__WHAT IS ASKED__:
Copy the data from the line that contains "for make in" to its last line, exactly, including both of those lines and leaving out everything before.

__DATASET SECTION__:
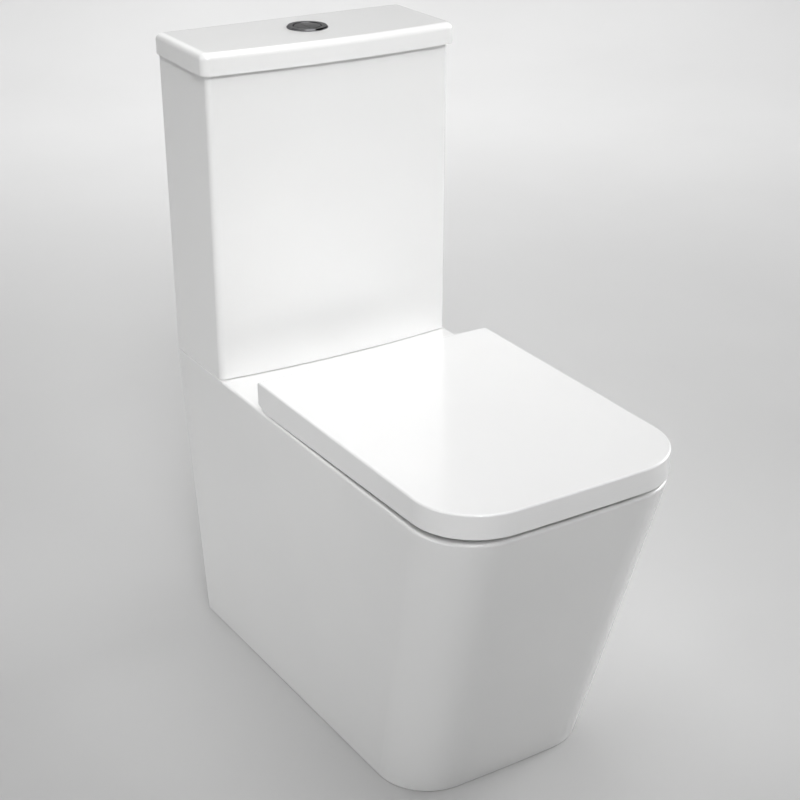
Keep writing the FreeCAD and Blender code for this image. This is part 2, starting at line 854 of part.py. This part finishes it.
def flush_lever(label, y_middle, press_side):
    """A rocking lever: a push rod presses one end down, and the longer end rises."""
    y_range = (y_middle - 2.5, y_middle + 2.5)
    ends = sorted((press_side * 15.0, -press_side * lift_x))
    bar = box(ends, y_range, (lever_z, lever_z + lever_half))
    hub = rod_along_y(lever_half, 0.0, y_range, lever_z)
    name_piece(cut(fuse(bar, hub), rod_along_y(lever_pin + 0.06, 0.0, y_range, lever_z)), label)


def make_levers():
    flush_lever("full_flush_lever", lever_front_y, 1.0)
    flush_lever("half_flush_lever", lever_back_y, -1.0)
    name_piece(rod(half_rod, half_rod_x, lever_back_y, (tower_top - 45.0, lever_z - play)),
               "half_flush_rod")


def make_valve_piston():
    """The parts that lift together: overflow tube with its disc, seal, float and yoke."""
    seal_top = seat_lip_top + 3.0
    disc_top = seal_top + 4.0
    tube_top = tower_top + 28.0
    tube_bore, tube, disc = 11.0, 13.0, 31.0
    name_piece(turned([
        (tube_bore, seal_top),
        (disc, seal_top),
        (disc, disc_top),
        (tube, disc_top),
        (tube, tube_top),
        (tube_bore, tube_top),
    ], 0.0, valve_y), "overflow_tube")
    name_piece(ring(disc, 22.0, (seat_lip_top, seal_top), 0.0, valve_y), "flush_seal")
    float_bottom, float_top, float_radius = flange_top + 62.0, flange_top + 122.0, 32.0
    name_piece(turned([
        (tube, float_bottom),
        (float_radius - 3.0, float_bottom),
        (float_radius, float_bottom + 4.0),
        (float_radius, float_top),
        (tube, float_top),
    ], 0.0, valve_y), "valve_float")
    # the yoke is a frame round the levers: collar on the tube, two legs, a bar above the levers
    half_width, leg = 22.5, 3.0
    collar_z = (tower_top + 20.0, tower_top + 26.0)
    bar_z = (lever_z + lever_half + 0.4, lever_z + 9.1)
    collar = box((-half_width, half_width), (valve_y - 8.0, valve_y + 8.0), collar_z)
    legs = pair(box((half_width - leg, half_width), (valve_y - 8.0, valve_y + 1.0),
                    (collar_z[0], bar_z[1])))
    bar = box((-half_width, half_width), (valve_y - 12.0, valve_y + 1.0), bar_z)
    tube_way = rod(tube, 0.0, valve_y, collar_z)
    push_rod_way = rod(push_rod + 1.0, press_x, lever_front_y, bar_z)
    half_rod_way = rod(half_rod + 0.6, half_rod_x, lever_back_y, collar_z)
    name_piece(cut(fuse(collar, bar, legs), tube_way, push_rod_way, half_rod_way), "lift_yoke")


# ---------------------------------------------------------------- fill valve

def make_fill_valve():
    x = size.inlet_x
    washer_top = tank_floor_top + 2.5
    flange, stem = 17.0, 9.0
    tail_bottom = tank_bottom - 49.0
    shank_bottom = tank_bottom - 13.0
    name_piece(ring(flange, inlet_shank, (tank_floor_top, washer_top), x, valve_y),
               "fill_valve_washer")
    name_piece(turned([
        (inlet_bore, tail_bottom),
        (inlet_tail, tail_bottom),
        (inlet_tail, shank_bottom),
        (inlet_shank, shank_bottom),
        (inlet_shank, washer_top),
        (flange, washer_top),
        (flange, washer_top + 3.5),
        (stem, washer_top + 3.5),
        (stem, fill_stem_top),
        (inlet_bore, fill_stem_top),
    ], x, valve_y), "fill_valve_body")
    nut_range = (tank_bottom - 11.0, tank_bottom)
    nut = hexagon(flange, x, valve_y, nut_range)
    name_piece(cut(nut, rod(inlet_shank, x, valve_y, nut_range)), "fill_valve_nut")
    cap = turned([
        (0.0, fill_stem_top),
        (19.0, fill_stem_top),
        (19.0, fill_stem_top + 8.0),
        (9.0, fill_stem_top + 14.0),
        (9.0, fill_stem_top + 25.0),
        (0.0, fill_stem_top + 25.0),
    ], x, valve_y)
    ears = [
        box((x - 4.0, x + 4.0), (valve_y + low, valve_y + low + 2.5),
            (fill_stem_top + 20.0, fill_arm_z + 4.5))
        for low in (4.0, -6.5)
    ]
    pin_range = (valve_y - 8.0, valve_y + 8.0)
    pin_way = rod_along_y(arm_pin, x, pin_range, fill_arm_z)
    name_piece(cut(fuse(cap, *ears), pin_way), "fill_valve_cap")
    name_piece(rod_along_y(arm_pin, x, pin_range, fill_arm_z), "float_arm_pin")


def make_fill_float():
    """The float cup at its lowest, as in an empty cistern, its link and the arm that shuts the valve."""
    x = size.inlet_x
    link_x = x + 24.0
    cup_top = fill_stem_top - 16.0 - float_travel
    cup_bottom = cup_top - 62.0
    cup_bore, cup_radius = 9.6, 28.0
    name_piece(turned([
        (cup_bore, cup_bottom),
        (cup_radius - 1.0, cup_bottom),
        (cup_radius, cup_bottom + 4.0),
        (cup_radius, cup_top),
        (cup_bore, cup_top),
    ], x, valve_y), "float_cup")
    name_piece(rod(1.6, link_x, valve_y, (cup_top, fill_arm_z - 2.0 - play)), "float_link")
    y_range = (valve_y - 3.5, valve_y + 3.5)
    arm_under = fill_arm_z - 2.0
    bar = box((x, x + 29.0), y_range, (arm_under, fill_arm_z + 2.0))
    hub = rod_along_y(3.8, x, y_range, fill_arm_z)
    name_piece(cut(fuse(bar, hub), rod_along_y(arm_pin + 0.06, x, y_range, fill_arm_z)), "float_arm")


# ---------------------------------------------------------------- cistern fixings

def wing_nut(x, y, top, bore):
    """A wing nut that tightens upwards against a face at the height called top."""
    bottom = top - 10.0
    span = 17.0
    centre = rod(8.0, x, y, (bottom, top))
    wings = box((x - span, x + span), (y - 2.0, y + 2.0), (bottom, top - 3.0))
    return cut(fuse(centre, wings), rod(bore, x, y, (bottom, top)))


def make_cistern_fixings():
    x = size.bolt_x
    cone_top = tank_floor_top + 4.0
    plate_top = cone_top + 2.0
    under_washer = deck_under - 3.0
    name_piece(pair(turned([
        (bolt_radius, tank_floor_top),
        (9.0, tank_floor_top),
        (12.0, cone_top),
        (bolt_radius, cone_top),
    ], x, valve_y)), "cistern_bolt_seals")
    name_piece(pair(ring(13.0, bolt_radius, (cone_top, plate_top), x, valve_y)),
               "cistern_bolt_washers")
    shank = rod(bolt_radius, x, valve_y, (deck_under - 28.0, plate_top))
    head = hexagon(7.5, x, valve_y, (plate_top, plate_top + 5.5))
    name_piece(pair(fuse(shank, head)), "cistern_bolts")
    name_piece(pair(ring(12.0, bolt_radius, (under_washer, deck_under), x, valve_y)),
               "cistern_under_washers")
    name_piece(pair(wing_nut(x, valve_y, under_washer, bolt_radius)), "cistern_wing_nuts")
    name_piece(pair(box((138.0, 154.0), (out(108.0), out(20.0)), (size.deck_height, tank_bottom))),
               "tank_pads")


# ---------------------------------------------------------------- seat, lid and hinges

barrel = 8.5
pin_play = 0.06
seat_rear_out = 254.0
seat_ear_x = (53.0, 68.6)
post_x = (69.2, 85.8)
lid_ear_x = (86.4, 102.0)
seat_inset = size.lid_skirt + 3.5


def make_seat():
    """The seat ring, and the two ears that carry it on the hinge pins."""
    body = new_body("seat")
    straight(bowed_outline(
        body, "outline", size.seat_bottom, size.lid_rear_half - seat_inset,
        size.lid_front_half - seat_inset, out(seat_rear_out), out(size.lid_tip_out - seat_inset),
        size.lid_bow_radius - seat_inset, size.lid_corner - seat_inset),
        size.seat_top - size.seat_bottom)
    hole = new_body("seat_hole")
    straight(round_rectangle(
        hole, "outline", size.seat_bottom - past, bowl_y, size.seat_hole_half,
        size.seat_hole_length, 84.0), size.seat_top - size.seat_bottom + 2 * past)
    ring_plate = cut(body, hole)
    rear = out(seat_rear_out).value
    top = at_height(size.seat_top)
    soft = round_edges(ring_plate, (6.0, lambda edge: top(edge) and edge.BoundBox.YMin < rear - 1))
    ear = fuse(
        rod_along_x(barrel, seat_ear_x, hinge_y, size.hinge_height),
        box(seat_ear_x, (out(seat_rear_out + 4.0), hinge_y),
            (size.hinge_height - barrel, size.hinge_height + 5.0)))
    bore = pair(rod_along_x(size.pin_radius + pin_play, seat_ear_x, hinge_y, size.hinge_height))
    name_piece(cut(fuse(soft, ear, mirrored(ear)), bore), "toilet_seat")


def make_lid():
    """The wrap-over lid: a flat skin with a skirt that hides the seat, cut back for the hinges."""
    body = new_body("lid")
    low = size.deck_height
    straight(bowed_outline(
        body, "outline", low, size.lid_rear_half, size.lid_front_half, out(size.lid_rear_out),
        out(size.lid_tip_out), size.lid_bow_radius, size.lid_corner), size.lid_top - low)
    soft = round_edges(body, (2.5, at_height(size.lid_top)))
    hollow = new_body("lid_hollow")
    skirt = size.lid_skirt
    skin_under = size.lid_top - size.lid_skin
    straight(bowed_outline(
        hollow, "outline", low - past, size.lid_rear_half - skirt, size.lid_front_half - skirt,
        out(size.lid_rear_out + skirt), out(size.lid_tip_out - skirt),
        size.lid_bow_radius - skirt, size.lid_corner - skirt), skin_under - low + past)
    hinge_room = box((-112.0, 112.0), (out(240.0), out(size.lid_rear_out - past)),
                     (low - past, skin_under))
    rear_low = low + size.lid_rear_gap
    front_low = low + size.lid_front_gap
    under = side_profile([
        (out(size.lid_rear_out - past), low - past),
        (out(size.lid_tip_out + past), low - past),
        (out(size.lid_tip_out + past), front_low),
        (out(size.lid_rear_out + 18.0), rear_low),
        (out(size.lid_rear_out - past), low + 8.5),
    ], (-beyond, beyond))
    ear = fuse(
        rod_along_x(barrel, lid_ear_x, hinge_y, size.hinge_height),
        box(lid_ear_x, (hinge_y - barrel, hinge_y + 5.0), (size.hinge_height, skin_under + past)))
    shell = cut(soft, hollow, hinge_room, under)
    bore = pair(rod_along_x(size.pin_radius + pin_play, lid_ear_x, hinge_y, size.hinge_height))
    name_piece(cut(fuse(shell, ear, mirrored(ear)), bore), "toilet_lid")


def make_hinges():
    x = size.hinge_x
    base_top = size.deck_height + 4.0
    foot_radius, foot_bevel = 17.0, 1.5
    foot = turned([
        (0.0, size.deck_height),
        (foot_radius, size.deck_height),
        (foot_radius, base_top - foot_bevel),
        (foot_radius - foot_bevel, base_top),
        (0.0, base_top),
    ], x, hinge_y)
    post = fuse(
        box(post_x, (hinge_y - barrel, hinge_y + barrel), (base_top - past, size.hinge_height)),
        rod_along_x(barrel, post_x, hinge_y, size.hinge_height))
    pin_range = (seat_ear_x[0] + 1.0, lid_ear_x[1] - 1.0)

    def pin():
        return rod_along_x(size.pin_radius, pin_range, hinge_y, size.hinge_height)

    name_piece(pair(cut(fuse(foot, post), pin())), "hinge_posts")
    name_piece(pair(pin()), "hinge_pins")
    nut_top = deck_under - 3.0
    bush_flange, bush_top = 11.0, size.deck_height - 2.0
    name_piece(pair(rod(bolt_radius, x, hinge_y, (deck_under - 24.0, size.deck_height))),
               "hinge_studs")
    name_piece(pair(turned([
        (bolt_radius, nut_top),
        (bush_flange, nut_top),
        (bush_flange, deck_under),
        (bolt_hole, deck_under),
        (bolt_hole, bush_top),
        (bolt_radius, bush_top),
    ], x, hinge_y)), "hinge_bushes")
    name_piece(pair(wing_nut(x, hinge_y, nut_top, bolt_radius)), "hinge_wing_nuts")


def pad_pair(x, distance, half_x, half_y, z_range):
    """Two small rubber pads, left and right, at one distance from the wall."""
    y = out(distance)
    return pair(box((x - half_x, x + half_x), (y - half_y, y + half_y), z_range))


def make_buffers():
    seat_z = (size.deck_height + 0.2, size.seat_bottom)
    lid_z = (size.seat_top + 0.2, size.lid_top - size.lid_skin)
    name_piece(group(pad_pair(130.0, 315.0, 5.0, 13.0, seat_z),
                     pad_pair(82.0, 613.0, 13.0, 5.0, seat_z)), "seat_buffers")
    name_piece(group(pad_pair(130.0, 340.0, 4.0, 8.0, lid_z),
                     pad_pair(80.0, 614.0, 8.0, 4.0, lid_z)), "lid_buffers")


# ---------------------------------------------------------------- build, check and export

def check_document():
    """Stops the build if anything failed, or if a finished piece isn't a sound shape."""
    doc.recompute()
    bad = [o.Label for o in doc.Objects if "Invalid" in o.State or "Error" in o.State]
    if bad:
        raise SystemExit(f"failed objects: {bad}")
    for piece in finished:
        if piece.Shape.isNull() or not piece.Shape.isValid() or not piece.Shape.Solids:
            raise SystemExit(f"not a sound solid: {piece.Label}")


def export():
    os.makedirs("parts", exist_ok=True)
    for piece in finished:
        piece.Shape.exportStep(f"parts/{piece.Label}.step")
        box_of = piece.Shape.optimalBoundingBox()
        spans = [(box_of.XMin, box_of.XMax), (box_of.YMin, box_of.YMax), (box_of.ZMin, box_of.ZMax)]
        extent = "  ".join(f"{low:7.1f}..{high:6.1f}" for low, high in spans)
        volume = piece.Shape.Volume / 1000
        print(f"{piece.Label:24s} solids {len(piece.Shape.Solids)}  {volume:9.2f} cm3  {extent}")


for make in (make_pan, make_pan_bowl, make_tank, make_cover, make_bezel, make_buttons,
             make_flush_valve, make_tower, make_levers, make_valve_piston, make_fill_valve, make_fill_float, make_cistern_fixings,
             make_hinges, make_seat, make_lid, make_buffers):
    make()
check_document()
export()
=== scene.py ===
import json
import math

import bpy
from mathutils import Matrix, Vector


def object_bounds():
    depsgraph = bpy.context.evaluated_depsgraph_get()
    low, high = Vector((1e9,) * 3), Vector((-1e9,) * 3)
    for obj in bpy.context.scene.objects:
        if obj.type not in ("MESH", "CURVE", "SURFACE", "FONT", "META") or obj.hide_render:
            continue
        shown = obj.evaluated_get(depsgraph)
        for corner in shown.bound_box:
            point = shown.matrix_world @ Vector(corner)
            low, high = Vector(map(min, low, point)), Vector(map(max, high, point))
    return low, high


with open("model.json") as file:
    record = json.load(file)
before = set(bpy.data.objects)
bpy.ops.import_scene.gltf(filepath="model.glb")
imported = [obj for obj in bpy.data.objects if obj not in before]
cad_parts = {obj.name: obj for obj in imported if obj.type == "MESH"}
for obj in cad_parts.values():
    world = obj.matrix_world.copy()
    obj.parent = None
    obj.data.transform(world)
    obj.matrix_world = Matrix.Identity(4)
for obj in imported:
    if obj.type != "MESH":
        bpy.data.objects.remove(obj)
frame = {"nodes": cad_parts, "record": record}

cad_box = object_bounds()
nodes = frame["nodes"]


# ---------------------------------------------------------------- materials

# most of a noise lies between these two values
NOISE_LOW, NOISE_HIGH = 0.3, 0.7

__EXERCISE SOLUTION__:
for make in (make_pan, make_pan_bowl, make_tank, make_cover, make_bezel, make_buttons,
             make_flush_valve, make_tower, make_levers, make_valve_piston, make_fill_valve, make_fill_float, make_cistern_fixings,
             make_hinges, make_seat, make_lid, make_buffers):
    make()
check_document()
export()
=== scene.py ===
import json
import math

import bpy
from mathutils import Matrix, Vector


def object_bounds():
    depsgraph = bpy.context.evaluated_depsgraph_get()
    low, high = Vector((1e9,) * 3), Vector((-1e9,) * 3)
    for obj in bpy.context.scene.objects:
        if obj.type not in ("MESH", "CURVE", "SURFACE", "FONT", "META") or obj.hide_render:
            continue
        shown = obj.evaluated_get(depsgraph)
        for corner in shown.bound_box:
            point = shown.matrix_world @ Vector(corner)
            low, high = Vector(map(min, low, point)), Vector(map(max, high, point))
    return low, high


with open("model.json") as file:
    record = json.load(file)
before = set(bpy.data.objects)
bpy.ops.import_scene.gltf(filepath="model.glb")
imported = [obj for obj in bpy.data.objects if obj not in before]
cad_parts = {obj.name: obj for obj in imported if obj.type == "MESH"}
for obj in cad_parts.values():
    world = obj.matrix_world.copy()
    obj.parent = None
    obj.data.transform(world)
    obj.matrix_world = Matrix.Identity(4)
for obj in imported:
    if obj.type != "MESH":
        bpy.data.objects.remove(obj)
frame = {"nodes": cad_parts, "record": record}

cad_box = object_bounds()
nodes = frame["nodes"]


# ---------------------------------------------------------------- materials

# most of a noise lies between these two values
NOISE_LOW, NOISE_HIGH = 0.3, 0.7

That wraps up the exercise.